Um die Leute zu überzeugen, an Dexcar Geld zu überweisen, wurde von Dexcar – mittels eines breiten Netzwerkes an Promotern – eine Überzeugungskampagne betrieben – geschmückt mit Worten und wirkungsvollen Slogans. So wurden z. B. die Konzepte von sharing economy und crowdfunding sowie die schwierige wirtschaftliche Lage von vielen Familien ausgenutzt. Einige der Konsumenten dachten etwa, Dexcar sei der einzige Weg gewesen, dem eigenen Kind ein Auto zu ermöglichen.
Durch diese Vorgehensweise haben sich laut der gesammelten Daten der Finanzpolizei von Biella mehr als 22.000 Personen in das System Dexcar eingetragen, die Quoten überwiesen und neue Personen angeworben. Dennoch haben trotz dieser hohen Anzahl weniger als ein Prozent der Teilnehmer das versprochene Auto auch tatsächlich erhalten – trotz aller Versprechen von Dexcar.
Laut Pressemitteilung der Finanzpolizei von Biella (Piemont) vom 10. Juni 2016 wurde die Webseite www.dexcar.ch von der Finanzpolizei beschlagnahmt und die Verantwortlichen auf freiem Fuß angezeigt. Mit dieser Präventivmaßnahme versuchte man der Verbreitung eines Mutilevel-Marketing-Systems Einhalt zu gebieten.

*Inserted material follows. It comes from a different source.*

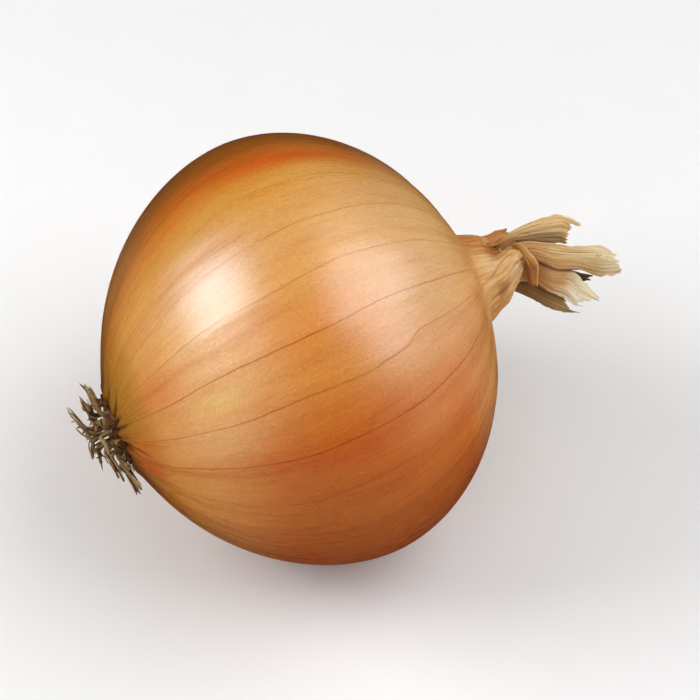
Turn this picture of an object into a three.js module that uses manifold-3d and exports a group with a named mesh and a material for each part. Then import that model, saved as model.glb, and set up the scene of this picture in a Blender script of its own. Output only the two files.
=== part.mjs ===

„Wir heben hervor, dass das Gesetz 173 von 2005 klar zwischen legalem und illegalem Multi-Level-Marketing unterscheidet: Wenn die Anwerbung neuer Mitglieder der primäre Zweck der Struktur ist, handelt es sich um ein illegales System, welches gesetzlich verboten ist“, erklärte das EVZ in Bozen.